##### DATA SHOWN

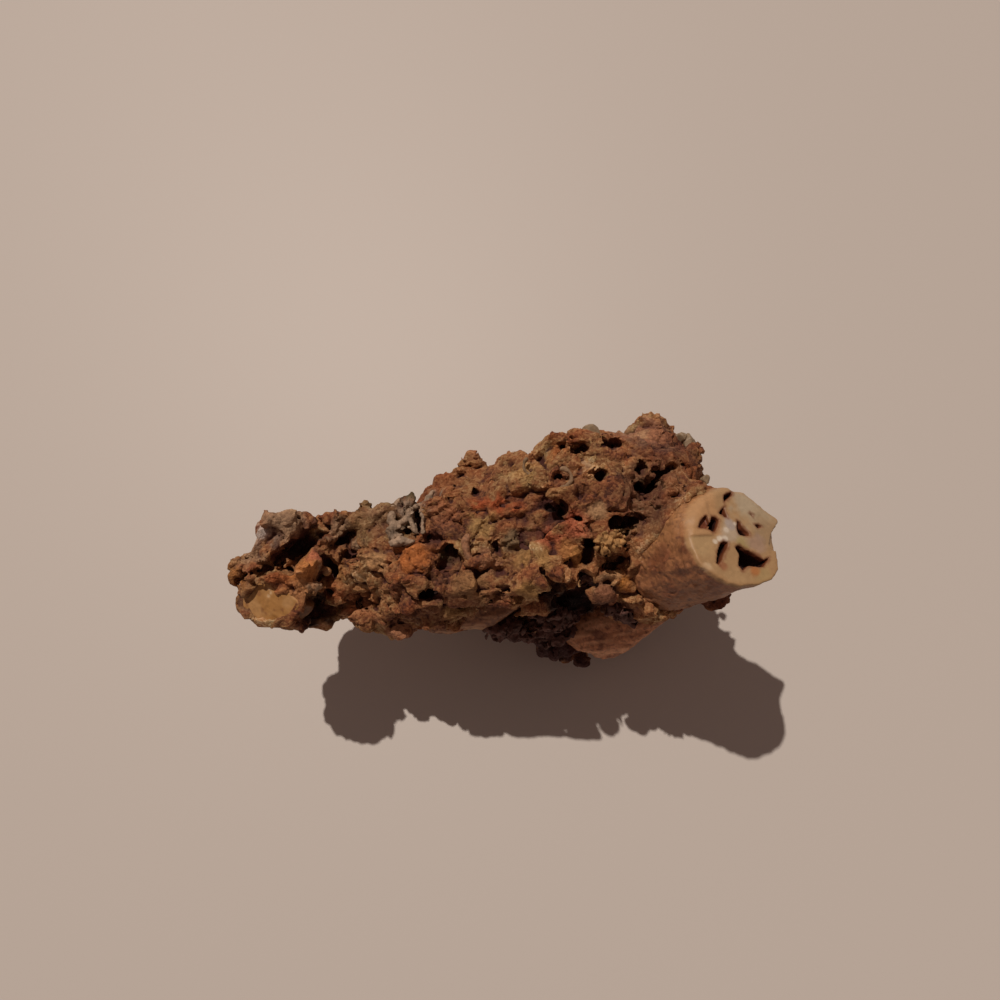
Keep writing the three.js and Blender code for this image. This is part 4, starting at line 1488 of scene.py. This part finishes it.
def face_cavities(points):
    """How far each place is from the walls of the cavities in the face, negative inside them."""
    across, up = on_face(points, share=0.3)
    out = FACE.coordinates(points)[2]
    found = np.full(len(points), FAR, np.float32)
    for outline, depth in FACE_CAVITIES.values():
        edge = outline_distance(across, up, outline) + 0.08 * np.maximum(-out, 0)
        found = np.minimum(found, np.maximum(edge, -out - depth))
    return found


def upper_distance(points):
    """The distance to the upper branch's surface."""
    across, up, out, along = upper_coordinates(points)
    wall = upper_wall(*on_face(points, share=1.0), out)
    wall -= upper_relief(points) * smooth_step(0.3, -1.2, out)
    radius = 0.3 + 2.6 * smooth_step(2.0, 7.0, 0.7 * (up - across))
    sector = raised_sector(across, up, start=-2.6, end=-3.4)
    cap = out - 0.08 * rough_noise(points, wave=2.4, seed=84) - 0.2 * sector
    found = joined_hard(wall, cap, radius=radius)
    chip = outline_distance(across, up, CHIP)
    chipped = out + 0.25 + 0.5 * np.clip(across - 5.2, 0, 2)
    found = np.where(chip < 0.1, np.maximum(found, chipped), found)
    found = np.maximum(found, -face_cavities(points))
    return np.maximum(found, UPPER_FOOT - along).astype(np.float32)


def upper_colour(points, face_colour, wall_colour):
    """The upper branch's colour at each place: a waxy cream face and a stained, streaky wall, with painted
    light on the wall's north-west side, painted shade on its south side and deep in the face's cavities,
    and a painted highlight on the face. The fourth number is how strong the grain is."""
    across, up, out, along = upper_coordinates(points)
    lines = np.stack([across, up, along * 0.2], 1)
    streak = rough_noise(lines, wave=1.3, seed=91)
    patch = rough_noise(points, wave=3.0, seed=94)
    fine = rough_noise(points, wave=0.8, seed=97, octaves=2)
    wall = np.tile(wall_colour, (len(points), 1))
    wall = blend(wall, smooth_step(-0.1, 0.5, patch), WALL_BROWN)
    wall = blend(wall, smooth_step(0.1, 0.6, streak) * 0.6, WALL_ORANGE)
    # Painted light: the wall is painted paler gold on its north-west side, towards the lamp.
    wall = blend(wall, smooth_step(1.5, 6.5, up - 0.5 * across) * 0.55, WALL_GOLD_AND_PAINTED_LIGHT)
    # Painted shade: the wall's south side is painted darker mauve.
    wall = blend(wall, smooth_step(-1.5, -5.5, up) * 0.35, PAINTED_SHADE_MAUVE)
    wall = blend(wall, smooth_step(0.45, 0.75, fine + 0.4 * streak) * 0.6, WALL_DARK)
    face = np.tile(face_colour, (len(points), 1))
    wobble = 1 + 0.35 * rough_noise(points, wave=1.5, seed=101)
    for a, u, radius, colour, strength in FACE_TINTS:
        distance = np.hypot(across - a, up - u) * wobble
        face = blend(face, strength * (1 - smooth_step(0.5 * radius, 1.15 * radius, distance)), colour)
    sector = raised_sector(across, up, start=-1.2, end=-2.4)
    face = blend(face, 0.8 * sector, FACE_TAN)
    rim = outline_distance(across, up, FACE_OUTLINE)
    face = blend(face, smooth_step(-0.7, 0.0, rim) * 0.35, WALL_GOLD_AND_PAINTED_LIGHT)
    cavity = face_cavities(points)
    face = blend(face, (1 - smooth_step(0.0, 0.4, cavity + 0.15 * fine)) * 0.7, CAVITY_RUST)
    share = smooth_step(-0.9, -0.25, out + 0.25 * patch)
    colour = blend(wall, share, face)
    inside = smooth_step(0.3, 0.1, cavity) * smooth_step(-0.1, -0.3, out)
    colour = blend(colour, inside, CAVITY_RUST)
    # Painted shade: the cavities are painted darker the deeper they go.
    colour = blend(colour, inside * smooth_step(-0.45, -0.9, out + 0.2 * fine), CAVITY_PAINTED_SHADE)
    grain = 1 - 0.75 * share
    return np.concatenate([colour, grain[:, None]], 1).astype(np.float32)


def branch_material(name, grain_size, roughness, depth):
    """Stone whose colour is given for each place, with fine grain in it."""
    material, nodes, shader = new_material(name)
    where = nodes.where()
    grain = grain_of(nodes, size=grain_size, crystals=0.4)
    given = nodes.attribute("colour")
    tone = nodes.ramp(grain["Tone"], ((0.25, (0.7,) * 3), (0.75, (1.25,) * 3)))
    colour = nodes.mix(given["Alpha"], given["Color"], tone, "MULTIPLY")
    height = nodes.math("ADD", grain["Height"], nodes.noise(where, size=1.1)[0])
    height = nodes.math("MULTIPLY", height, nodes.spread(given["Alpha"], 0.0, 1.0, 0.25, 1.0))
    finish_surface(nodes, shader, colour, roughness, height, depth=depth)
    shader.inputs["Specular IOR Level"].default_value = 0.4
    return material


def build_branch(name, field, paint, material, slot):
    """Makes a branch from its field and colours it."""
    branch = field_object(name + "_stub", field)
    mesh = branch.data
    set_colour(mesh, "colour", in_chunks(paint, vertex_places(mesh)))
    smooth_shaded(mesh)
    mesh.materials.append(material)
    place_piece(branch, slot, name)


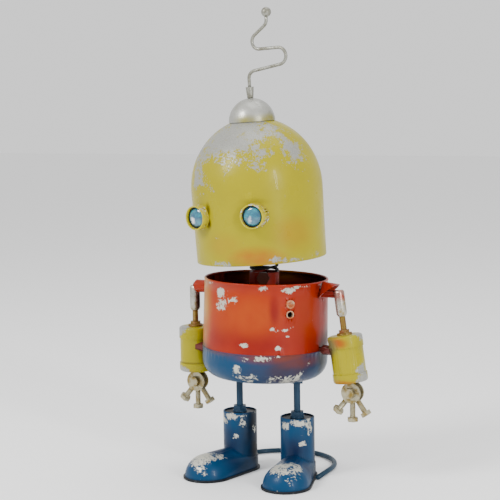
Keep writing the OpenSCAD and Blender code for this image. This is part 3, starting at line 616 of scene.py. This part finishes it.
def fingerBolts(side, name, node):
    x, z = hand["left"] if side > 0 else hand["right"]
    parts = []
    for angle, reach in hand["fingers"]:
        # the left hand hangs plumb on its leaning arm
        upright = rotation(0, robot["armLean"] if side > 0 else 0, 0)
        place = armPlace(side) @ shift(x, 0, z) @ upright @ rotation(0, angle + 180, 0) @ shift(0, 0, reach)
        place = place @ Matrix.Scale(-1, 4, (0, 0, 1)) @ Matrix.Scale(-1, 4, (0, 1, 0))
        parts.append(hexHead(hand["head"], hand["headDepth"], place))
        shank = threadProfile(hand["shank"], -hand["intoHead"], reach - hand["from"], hand["pitch"],
                              hand["threadDepth"])
        parts.append(spunRod(shank, place))
    piece = joined(parts, name)
    smooth(piece, 30)
    finished(piece, node, "hand_zinc")
    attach(piece, "trunk")


def plainRod(name, node, place, radius, low, high, pitch, depth, slotName):
    piece = joined([spunRod(threadProfile(radius, low, high, pitch, depth), place)], name)
    smooth(piece, 30)
    finished(piece, node, slotName)
    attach(piece, "trunk")


armRod = {"radius": 3.1, "pitch": 1.0, "depth": 0.18, "aboveHand": 3.6, "sleeve": 25.5, "inSleeve": 14,
          "sleeveTop": {"left": 4, "right": 0.2}}
legRod = {"radius": 3.5, "pitch": 1.25, "depth": 0.12, "foot": 50, "top": 112.8}

print("bolts and rods")
for side, word in ((1, "left"), (-1, "right")):
    fingerBolts(side, "fingerBolts" + word.capitalize(), "finger_bolts_" + word)
    foot = hand[word][1] + armRod["aboveHand"]
    top = armRod["sleeveTop"][word] - armRod["sleeve"] + armRod["inSleeve"]
    plainRod("forearmRod" + word.capitalize(), "forearm_rod_" + word, armPlace(side), armRod["radius"],
             foot, top, armRod["pitch"], armRod["depth"], "rod_rust")
    plainRod("legRod" + word.capitalize(), "leg_rod_" + word, legPlace(side), legRod["radius"],
             legRod["foot"], legRod["top"], legRod["pitch"], legRod["depth"], "leg_blue")


# a tube of a given radius along points, made a mesh; radii swell it at each point
def tubeAlong(name, points, radius, resolution, radii=None, closed=False):
    deselect()
    curve = bpy.data.curves.new(name, "CURVE")
    curve.dimensions, curve.bevel_depth, curve.bevel_resolution = "3D", radius * mm, resolution
    curve.use_fill_caps = not closed
    line = curve.splines.new("POLY")
    line.points.add(len(points) - 1)
    line.use_cyclic_u = closed
    for i, point in enumerate(points):
        line.points[i].co = (*point, 1)
        line.points[i].radius = radii[i] if radii else 1
    piece = bpy.data.objects.new(name, curve)
    bpy.context.collection.objects.link(piece)
    choose(piece)
    bpy.ops.object.convert(target="MESH")
    piece = bpy.context.active_object
    piece.name = piece.data.name = name
    smooth(piece, 60)
    return piece


spring = {"radius": 13.6, "wire": 1.4, "turns": 5.25, "endTurns": 0.75, "endPitch": 3.1,
          "foot": (-1.83, -0.51, 208.11), "top": (-4.67, -2.67, 242.1), "perTurn": 28, "roundness": 4}


def tangent(degrees):
    return math.tan(math.radians(degrees))


# the wire's middle after some turns from the foot, its ends closed up and its tilt eased from trunk to head
def springPoint(turn):
    turns, ends, pitch = spring["turns"], spring["endTurns"], spring["endPitch"]
    length = spring["top"][2] - spring["foot"][2]
    openPitch = (length - 2 * ends * pitch) / (turns - 2 * ends)
    if turn < ends:
        rise = turn * pitch
    elif turn < turns - ends:
        rise = ends * pitch + (turn - ends) * openPitch
    else:
        rise = length - (turns - turn) * pitch
    t = turn / turns
    t = t * t * (3 - 2 * t)
    a = 2 * math.pi * turn
    x, y = spring["radius"] * math.cos(a), spring["radius"] * math.sin(a)
    tilt = (t * (x * tangent(robot["headLean"]) + y * tangent(robot["headNod"]))
            - (1 - t) * (x * tangent(robot["trunkLean"]) + y * tangent(robot["trunkBack"])))
    foot, top = spring["foot"], spring["top"]
    across, back = foot[0] + t * (top[0] - foot[0]) + x, foot[1] + t * (top[1] - foot[1]) + y
    return base @ Vector((across * mm, back * mm, (foot[2] + rise + tilt) * mm))


def springHalf(name, fromTurn, toTurn):
    count = round((toTurn - fromTurn) * spring["perTurn"])
    points = [springPoint(fromTurn + (toTurn - fromTurn) * i / count) for i in range(count + 1)]
    piece = tubeAlong(name, points, spring["wire"], spring["roundness"])
    finished(piece, "neck_spring", "spring_black")
    return piece


print("spring")
middle = spring["turns"] / 2
lower, upper = springHalf("springLower", 0, middle), springHalf("springUpper", middle, spring["turns"])
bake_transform(lower)
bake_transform(upper)


weld = {"bead": 0.75, "lump": 0.22, "lumpStep": 1.9, "swell": 0.12, "swellStep": 0.7, "steps": 96,
        "roundness": 3}
headWall = {"foot": 65, "flare": 0.9, "height": 71.3}


# a lumpy closed bead along points
def weldBead(name, points, body, slotName):
    radii = [1 + weld["lump"] * math.sin(i * weld["lumpStep"])
             + weld["swell"] * math.sin(i * weld["swellStep"] + 1) for i in range(len(points))]
    piece = tubeAlong(name, points, weld["bead"], weld["roundness"], radii, closed=True)
    finished(piece, None, slotName)
    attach(piece, body)


# where the tube meets the round wall of the head
def eyeWeld(side, name):
    place = (shift(side * eye["fromMiddle"], -eye["weldFront"], eye["height"])
             @ rotation(90, 0, side * eye["splay"]))
    axis = (place.to_3x3() @ Vector((0, 0, 1))).normalized()
    points = []
    for i in range(weld["steps"]):
        a = 2 * math.pi * i / weld["steps"]
        start = place @ (Vector((math.cos(a), math.sin(a), 0)) * eye["tubeRadius"] * mm)
        wall = (headWall["foot"] + headWall["flare"] * (start.z / mm) / headWall["height"]) * mm
        # the point goes back along the tube until it is on the wall
        b = start.x * axis.x + start.y * axis.y
        c = start.x ** 2 + start.y ** 2 - wall ** 2
        flat = axis.x ** 2 + axis.y ** 2
        along = (-b + math.sqrt(max(b * b - flat * c, 0))) / flat
        points.append(headPlace @ (start + axis * along))
    weldBead(name, points, "head", "eye_tube_paint")


print("welds")
eyeWeld(1, "eyeWeldLeft")
eyeWeld(-1, "eyeWeldRight")


def plainMaterial(name, colour, roughness):
    material = bpy.data.materials.new(name)
    material.use_nodes = True
    shader = material.node_tree.nodes["Principled BSDF"]
    shader.inputs["Base Color"].default_value = (*colour, 1)
    shader.inputs["Roughness"].default_value = roughness
    return material


def areaLight(name, place, target, size, power):
    light = bpy.data.lights.new(name, "AREA")
    light.shape, light.size, light.size_y, light.energy = "RECTANGLE", size[0], size[1], power
    lamp = bpy.data.objects.new(name, light)
    bpy.context.collection.objects.link(lamp)
    lamp.location = place
    lamp.rotation_euler = (Vector(target) - Vector(place)).to_track_quat("-Z", "Y").to_euler()


# a light is its name, place, target, size and power
studio = {
    "floorSize": 14, "floorDrop": 0.0004, "floorColour": (0.93, 0.93, 0.93), "worldStrength": 1.1,
    "lights": (("keyLight", (-0.75, -1.3, 1.35), (0, 0, 0.28), (0.6, 0.6), 30),
               ("sideLight", (1.5, -0.75, 0.75), (0, 0, 0.25), (0.16, 0.9), 20),
               ("topLight", (0.1, 0.2, 1.8), (0, 0, 0.2), (1.2, 1.2), 12)),
}


def buildStage():
    deselect()
    bpy.ops.mesh.primitive_plane_add(size=studio["floorSize"], location=(0, 0, -studio["floorDrop"]))
    floor = bpy.context.active_object
    floor.name = "floor"
    floor.data.materials.append(plainMaterial("paleFloor", studio["floorColour"], 0.6))
    world = bpy.data.worlds.new("studio")
    bpy.context.scene.world = world
    world.use_nodes = True
    world.node_tree.nodes["Background"].inputs["Color"].default_value = (1, 1, 1, 1)
    world.node_tree.nodes["Background"].inputs["Strength"].default_value = studio["worldStrength"]
    for light in studio["lights"]:
        areaLight(*light)


view = {"distance": 1.430, "azimuth": 29.6, "yaw": 0.64, "pitch": 6.1, "roll": 0.95, "height": 0.381,
        "lens": 102.96, "sensor": 36, "clipStart": 0.05}


def buildCamera():
    a, y = math.radians(view["azimuth"]), math.radians(view["azimuth"] + view["yaw"])
    p, r = math.radians(view["pitch"]), math.radians(view["roll"])
    right = Vector((math.cos(y), math.sin(y), 0))
    forward = Vector((-math.sin(y) * math.cos(p), math.cos(y) * math.cos(p), -math.sin(p)))
    up = right.cross(forward)
    across = right * math.cos(r) - up * math.sin(r)
    over = right * math.sin(r) + up * math.cos(r)
    place = base @ Vector((view["distance"] * math.sin(a), -view["distance"] * math.cos(a), view["height"]))
    data = bpy.data.cameras.new("camera")
    data.lens, data.sensor_width, data.clip_start = view["lens"], view["sensor"], view["clipStart"]
    camera = bpy.data.objects.new("camera", data)
    bpy.context.collection.objects.link(camera)
    turn = Matrix((across, over, -forward)).transposed().to_4x4()
    camera.matrix_world = Matrix.Translation(place) @ turn
    bpy.context.scene.camera = camera


print("stage")
buildStage()
buildCamera()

##########

• _REQUIREMENTS_
Above are the records; from them, give again exactly the lines from the one containing "attach(piece, body)" through the one containing "lamp.rotation_euler = (Vector(target)", both included.

• _WRITTEN REPLY_
    attach(piece, body)


# where the tube meets the round wall of the head
def eyeWeld(side, name):
    place = (shift(side * eye["fromMiddle"], -eye["weldFront"], eye["height"])
             @ rotation(90, 0, side * eye["splay"]))
    axis = (place.to_3x3() @ Vector((0, 0, 1))).normalized()
    points = []
    for i in range(weld["steps"]):
        a = 2 * math.pi * i / weld["steps"]
        start = place @ (Vector((math.cos(a), math.sin(a), 0)) * eye["tubeRadius"] * mm)
        wall = (headWall["foot"] + headWall["flare"] * (start.z / mm) / headWall["height"]) * mm
        # the point goes back along the tube until it is on the wall
        b = start.x * axis.x + start.y * axis.y
        c = start.x ** 2 + start.y ** 2 - wall ** 2
        flat = axis.x ** 2 + axis.y ** 2
        along = (-b + math.sqrt(max(b * b - flat * c, 0))) / flat
        points.append(headPlace @ (start + axis * along))
    weldBead(name, points, "head", "eye_tube_paint")


print("welds")
eyeWeld(1, "eyeWeldLeft")
eyeWeld(-1, "eyeWeldRight")


def plainMaterial(name, colour, roughness):
    material = bpy.data.materials.new(name)
    material.use_nodes = True
    shader = material.node_tree.nodes["Principled BSDF"]
    shader.inputs["Base Color"].default_value = (*colour, 1)
    shader.inputs["Roughness"].default_value = roughness
    return material


def areaLight(name, place, target, size, power):
    light = bpy.data.lights.new(name, "AREA")
    light.shape, light.size, light.size_y, light.energy = "RECTANGLE", size[0], size[1], power
    lamp = bpy.data.objects.new(name, light)
    bpy.context.collection.objects.link(lamp)
    lamp.location = place
    lamp.rotation_euler = (Vector(target) - Vector(place)).to_track_quat("-Z", "Y").to_euler()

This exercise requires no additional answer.